The logic behind market moves is simple: if oil remains below $80, the inflationary shock from the Strait of Hormuz closure will begin to dissipate quickly. In May, with oil above $95, US CPI reached 4.2%—a 2023 high—and the probability of a Fed rate hike by December exceeded 80%. The picture is now changing. It seems clear that rate hike expectations will fade as energy inflation subsides, and that is precisely the scenario markets are beginning to price in.

The central intrigue of the day is the first Federal Reserve meeting under Chair Kevin Warsh. No change in rates is expected, but markets are eager to learn how the new chair will communicate with investors and how his rhetoric will reflect the altered oil backdrop.

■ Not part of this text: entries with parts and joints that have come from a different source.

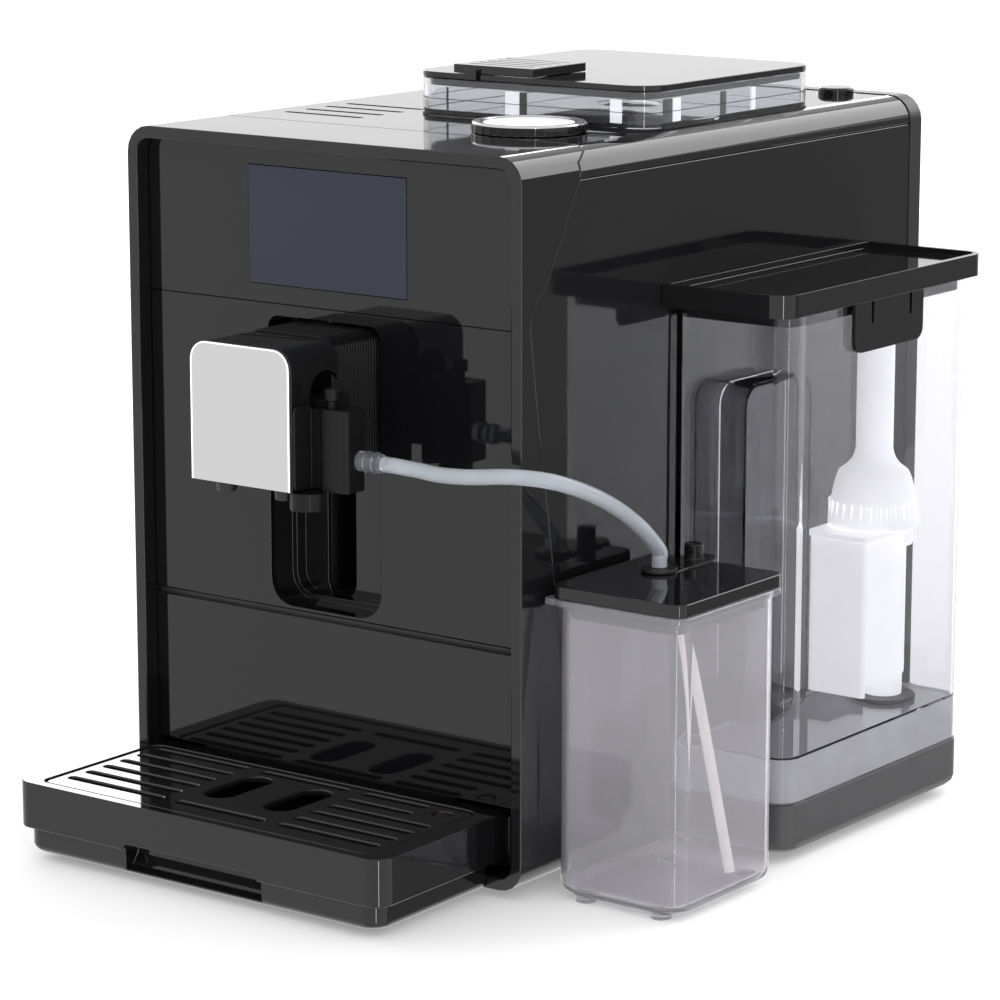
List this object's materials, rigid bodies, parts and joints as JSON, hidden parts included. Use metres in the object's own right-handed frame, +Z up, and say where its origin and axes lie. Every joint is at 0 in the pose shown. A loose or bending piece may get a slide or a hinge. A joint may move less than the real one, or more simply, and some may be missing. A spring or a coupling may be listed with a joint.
{
  "type": "bean to cup coffee machine",
  "caption": "Free-standing bean to cup coffee machine with a sliding spout, drip tray, bean hopper, water tank and milk jug joined by a hose.",
  "frame": {"origin": "on the ground under the middle of the machine's overall width and depth", "axes": "+Z up, -Y to the machine's front, +X to its right, where the water tank and the milk jug stand"},
  "size_m": [0.316, 0.4356, 0.3709],
  "materials": {
    "aluminium": "cast",
    "beige": "matt",
    "board": "lacquered",
    "brass": "plain",
    "chrome": "polished",
    "clear": "clear",
    "gloss_black": "high gloss",
    "grey": "matt",
    "hose_blue": "milky translucent",
    "matte_black": "matt",
    "panel_black": "satin gloss",
    "red": "matt",
    "rubber": "matt",
    "screen": "glossy dark screen",
    "smoke": "smoky clear",
    "steel": "brushed",
    "white": "matt"
  },
  "bodies": {
    "machine": {"base_plate": "matte_black", "brew_group": "matte_black", "chassis": "grey", "control_board": "board", "display": "screen", "display_panel": "panel_black", "foot_front_left": "rubber", "foot_front_right": "rubber", "foot_rear_left": "rubber", "foot_rear_right": "rubber", "front_frame": "gloss_black", "grinder_body": "grey", "grinder_motor": "steel", "heater": "aluminium", "hopper_body": "smoke", "left_side_panel": "gloss_black", "middle_panel": "panel_black", "milk_hose": "hose_blue", "power_inlet": "matte_black", "pump": "brass", "rear_panel": "matte_black", "rear_screw_1": "steel", "rear_screw_2": "steel", "rear_screw_3": "steel", "rear_screw_4": "steel", "right_side_panel": "gloss_black", "tank_shelf": "grey", "top_cover": "gloss_black"},
    "spout": {"spout_body": "matte_black", "spout_cover": "gloss_black", "spout_plate": "chrome", "coffee_nozzle_left": "matte_black", "coffee_nozzle_right": "matte_black", "milk_adapter": "gloss_black", "milk_outlet": "matte_black", "hose_sleeve": "hose_blue"},
    "pin": {"frother_pin": "matte_black"},
    "tray": {"drip_tray": "gloss_black", "lower_panel": "panel_black", "grounds_bin": "matte_black"},
    "grille": {"drip_grille": "gloss_black"},
    "float": {"float": "red"},
    "tank": {"water_tank": "clear", "tank_valve": "matte_black", "filter_body": "white", "filter_cap": "white"},
    "tank_lid": {"tank_lid": "gloss_black"},
    "jug": {"milk_jug": "clear", "jug_lid": "gloss_black", "jug_fitting": "matte_black", "suction_tube": "beige"},
    "hopper_lid": {"hopper_lid": "gloss_black"},
    "flap": {"lid_flap": "gloss_black"},
    "knob": {"grind_knob": "chrome"},
    "button": {"rear_button": "gloss_black"},
    "door": {"service_door": "gloss_black"},
    "rocker": {"power_switch": "matte_black"},
    "burr": {"lower_burr": "steel"}
  },
  "joints": [
    {"name": "spout_slide", "type": "slide", "parent": "machine", "child": "spout", "axis": [0, 0, -1], "range_m": [0, 0.066], "deforming": ["milk_hose"]},
    {"name": "pin_turn", "type": "hinge", "parent": "spout", "child": "pin", "pos_m": [0.00149, -0.1709, 0.23], "axis": [0, 0, 1], "range_deg": [0, 90]},
    {"name": "tray_slide", "type": "slide", "parent": "machine", "child": "tray", "axis": [0, -1, 0], "range_m": [0, 0.2]},
    {"name": "grille_lift", "type": "slide", "parent": "tray", "child": "grille", "axis": [0, 0, 1], "range_m": [0, 0.06]},
    {"name": "float_rise", "type": "slide", "parent": "tray", "child": "float", "axis": [0, 0, 1], "range_m": [0, 0.006]},
    {"name": "tank_lift", "type": "slide", "parent": "machine", "child": "tank", "axis": [0, 0, 1], "range_m": [0, 0.1]},
    {"name": "tank_lid_lift", "type": "slide", "parent": "tank", "child": "tank_lid", "axis": [0, 0, 1], "range_m": [0, 0.05]},
    {"name": "jug_slide", "type": "slide", "parent": "machine", "child": "jug", "axis": [1, 0, 0], "range_m": [0, 0.1]},
    {"name": "hopper_lid_lift", "type": "slide", "parent": "machine", "child": "hopper_lid", "axis": [0, 0, 1], "range_m": [0, 0.05]},
    {"name": "flap_swing", "type": "hinge", "parent": "hopper_lid", "child": "flap", "pos_m": [-0.02585, 0.0319, 0.3709], "axis": [-1, 0, 0], "range_deg": [0, 100]},
    {"name": "knob_turn", "type": "hinge", "parent": "machine", "child": "knob", "pos_m": [0.0184, -0.0433, 0.345], "axis": [0, 0, 1], "range_deg": [-135, 135]},
    {"name": "button_press", "type": "slide", "parent": "machine", "child": "button", "axis": [0, 0, -1], "range_m": [0, 0.0015], "stiffness_N_per_m": 400},
    {"name": "door_swing", "type": "hinge", "parent": "machine", "child": "door", "pos_m": [-0.1561, 0.0684, 0.1775], "axis": [0, 0, -1], "range_deg": [0, 100]},
    {"name": "switch_rock", "type": "hinge", "parent": "machine", "child": "rocker", "pos_m": [-0.0766, 0.2137, 0.04], "axis": [-1, 0, 0], "range_deg": [0, 13]},
    {"name": "burr_spin", "type": "hinge", "parent": "machine", "child": "burr", "pos_m": [-0.0011, 0.0717, 0.2902], "axis": [0, 0, 1], "continuous": true}
  ]
}
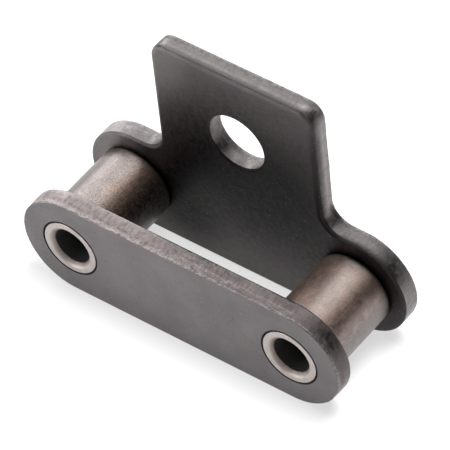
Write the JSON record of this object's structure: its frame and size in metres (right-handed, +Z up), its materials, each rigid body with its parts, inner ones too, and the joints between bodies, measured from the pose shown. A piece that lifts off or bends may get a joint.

Views on interest rates have diverged sharply. PGIM expects three rate increases this year; BNP Paribas also forecasts three hikes beginning in December, while Citigroup predicts cuts by year-end. Such dispersion in forecasts is rare for the Fed and is itself a source of volatility. A second question markets will pose to Warsh is whether he intends to reduce the Fed's balance sheet; he has previously pledged to do so.

Elsewhere, as noted above, gold has strengthened—up more than 6 percent over four sessions. The metal benefits from two factors at once: easing inflation expectations remove a primary headwind, and a softer dollar makes gold cheaper for international buyers. If Warsh signals a dovish stance this evening, gold could add to its gains.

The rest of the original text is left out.